I have programming experience, so if necessary I can dive into firmware or wherever the software that controls these features lives, to tweak it to my needs (and share back anything that might be useful to the community).

Many thanks for any advice, and sorry for all the questions :-o

Hi Pete,

I’ve had a Leaf for several years and installed an OpenEVSE charger a few weeks ago. You can use your emonpi to provide the inputs to allow ‘solar divert’ charging… Answering your questions:

  1. Yes you can do this with various options
  2. There is a simple timer built in, but it needs some work to really make it do what you want it to
  3. The default system isn’t that intelligent - you can set it to a limit and put solar divert on - it will charge as much as possible and then carry on at low rate until you hit the limit, but it probably won’t do quite what you want it to
  4. You could program this, but you must have some pretty loads in your house to get to 100A!
  5. You can control from either PC or phone, but only locally unless you do some clever stuff with your network.

I have been trying to figure out how to make the kinds of improvements you’ve talked about.
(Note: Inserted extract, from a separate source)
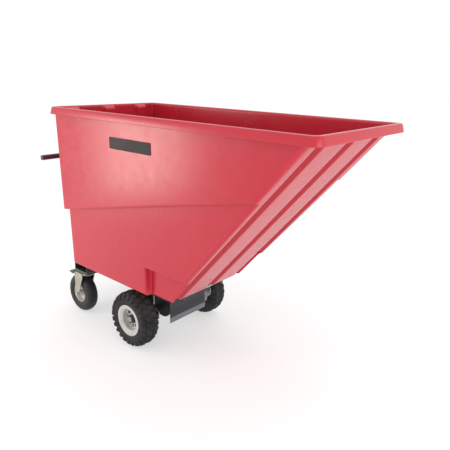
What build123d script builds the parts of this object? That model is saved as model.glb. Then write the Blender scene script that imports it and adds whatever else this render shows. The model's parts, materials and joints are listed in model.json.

I’ve found it quite hard to get my head around some of it - it’s really just understanding the terminology. But finally this evening I think I have it roughly doing what I want from ‘Node Red’. I set two schedules - one is based on dawn/dusk times and ‘smoothed’ solar excess, the other is a simple off-peak timer. When the the off peak timer is active the EVSE switches to ‘Connected’ and the car will charge to the limit set in the car controls. An hour after dawn, the other timer switches the EVSE in solar divert mode and lets the existing software control the power diverted to the car. THis will switch off one hour before dusk and wait for the off-peak timer. The smoothed excess PV output variable is used to switch the EVSE into sleep mode if the solar output has fallen below the economic charging threshold for about 15 minutes. It will wake it up again if the smoothed output goes above the threshold. This prevents the contactors from going on and off lots if the clouds are rushing over. I have’t really tested it properly yet - and probably won’t with the expected weather this week!

Hope that helps.

Thanks for those answers, very helpful.

Sounds like you’ve already got most of my wishlist working with OpenEVSE.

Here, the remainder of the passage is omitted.